UK Health Service Invites People Over 45 to Get COVID-19 Vaccine
People in the United Kingdom aged 45 or over can book an appointment to get their COVID-19 vaccine starting on Tuesday, after the target of offering a first dose to all the population over 50 and priority groups was met two days ahead of schedule, the National Health Service announced.
UK Prime Minister Boris Johnson’s government had pledged that all people over 50, vulnerable patients and health and social care workers would have the opportunity to receive at least one shot by 15 April, but on Monday evening his government announced that the target had been reached.
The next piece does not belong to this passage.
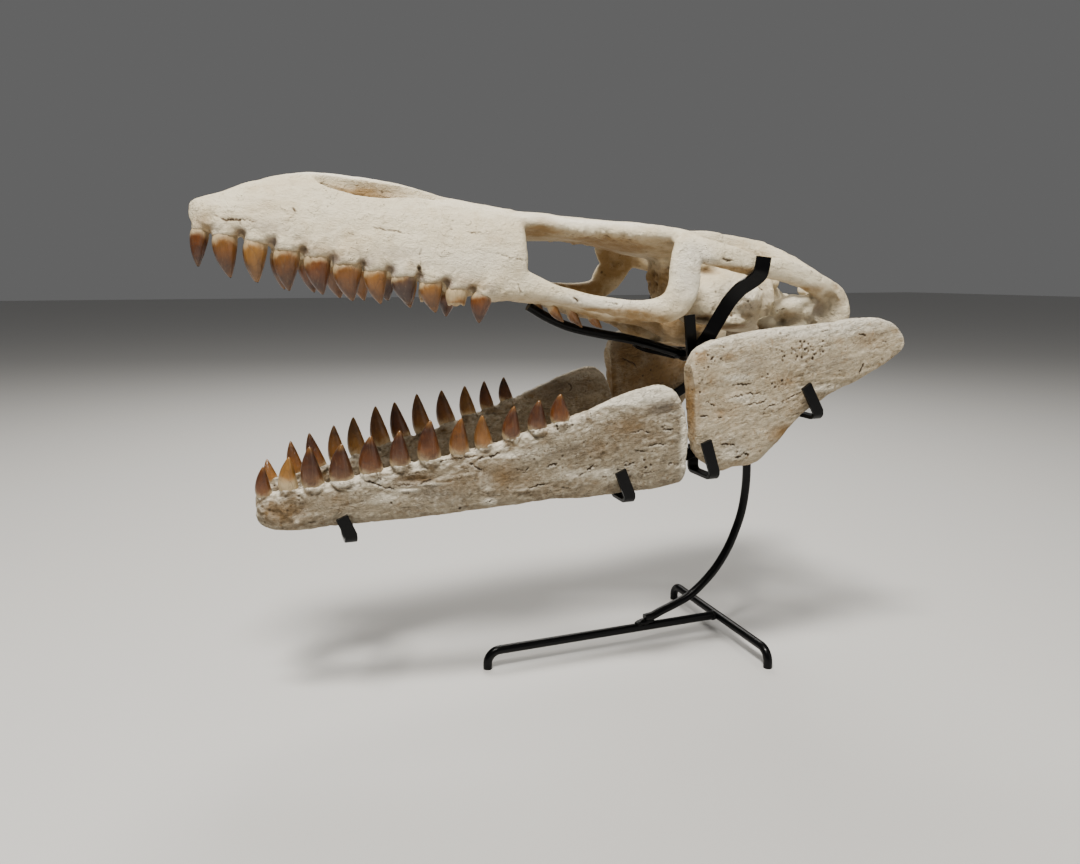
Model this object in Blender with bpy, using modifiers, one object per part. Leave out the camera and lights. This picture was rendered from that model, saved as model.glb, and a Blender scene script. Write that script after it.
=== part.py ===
"""A mosasaur skull with gaping jaws, held on its bent-rod steel stand.

The snout points along -X, the animal's left side is -Y, and the stand's feet rest on Z = 0.
Sizes and places are in millimetres here and are turned to metres when a mesh is written.
The cranium is modelled whole, a cheek differing a little from side to side, and is then parted
into its bones. A lower jaw's left bones are modelled, and its right ones are their mirror images.
"""

import math

import bmesh
import bpy
import numpy as np
from mathutils import Matrix, Vector

MM = 0.001
GAP = 0.3  # left between neighbouring pieces
SLANT_GAP = 0.44  # the same along x, where a cut slants
MIDDLE_X = -6  # middle of the whole mount's length, which the last step moves to x = 0

# Fineness of the solids.
CRANIUM_VOXEL = 2.6
CRANIUM_TRIANGLES = 2900
DENTARY_VOXEL = 1.8
DENTARY_TRIANGLES = 920
POSTDENTARY_VOXEL = 3
POSTDENTARY_TRIANGLES = 260
SHARP_ANGLE = math.radians(50)

# Colours as (red, green, blue), roughness, metallic.
PALE_BONE = ((0.78, 0.73, 0.64), 0.75, 0.0)
JAW_BONE = ((0.62, 0.56, 0.46), 0.85, 0.0)
BLACK_PAINT = ((0.012, 0.012, 0.013), 0.35, 0.0)


class Profile:
    """A smooth curve through (position, value) knots that never swings past them."""

    def __init__(self, *knots):
        self.at = np.array([k[0] for k in knots], float)
        self.value = np.array([k[1] for k in knots], float)
        rise = np.diff(self.value) / np.diff(self.at)
        slope = np.concatenate([[rise[0]], np.zeros(len(rise) - 1), [rise[-1]]])
        for i in range(1, len(rise)):
            if rise[i - 1] * rise[i] > 0:
                slope[i] = 2 * rise[i - 1] * rise[i] / (rise[i - 1] + rise[i])
        self.slope = slope

    def __call__(self, x):
        x = min(max(x, self.at[0]), self.at[-1])
        i = min(int(np.searchsorted(self.at, x, side="right")) - 1, len(self.at) - 2)
        width = self.at[i + 1] - self.at[i]
        t = (x - self.at[i]) / width
        start = (1 + 2 * t) * (1 - t) ** 2 * self.value[i] + t * (1 - t) ** 2 * width * self.slope[i]
        end = t * t * (3 - 2 * t) * self.value[i + 1] + t * t * (t - 1) * width * self.slope[i + 1]
        return float(start + end)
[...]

“We have now passed another hugely significant milestone in our vaccine program by offering jabs to everyone in the nine highest risk groups,” Johnson said in a statement, adding that more than 32 million people had been given the “precious protection vaccines provide against Covid-19.”
The government’s plan is that all adults in the UK — around 52.7 million — should be offered the vaccine by the end of July.
The NHS also announced that the Moderna vaccine, which has been rolled out in Wales and Scotland, will begin to be given in England from Tuesday, alongside the vaccines from Oxford/AstraZeneca and Pfizer/BioNTech.
The UK government has secured 17 million doses of the vaccine developed by the US pharmaceutical and biotechnology company, which according to its manufacturer showed a 94.1 percent efficacy against the virus at the clinical trials.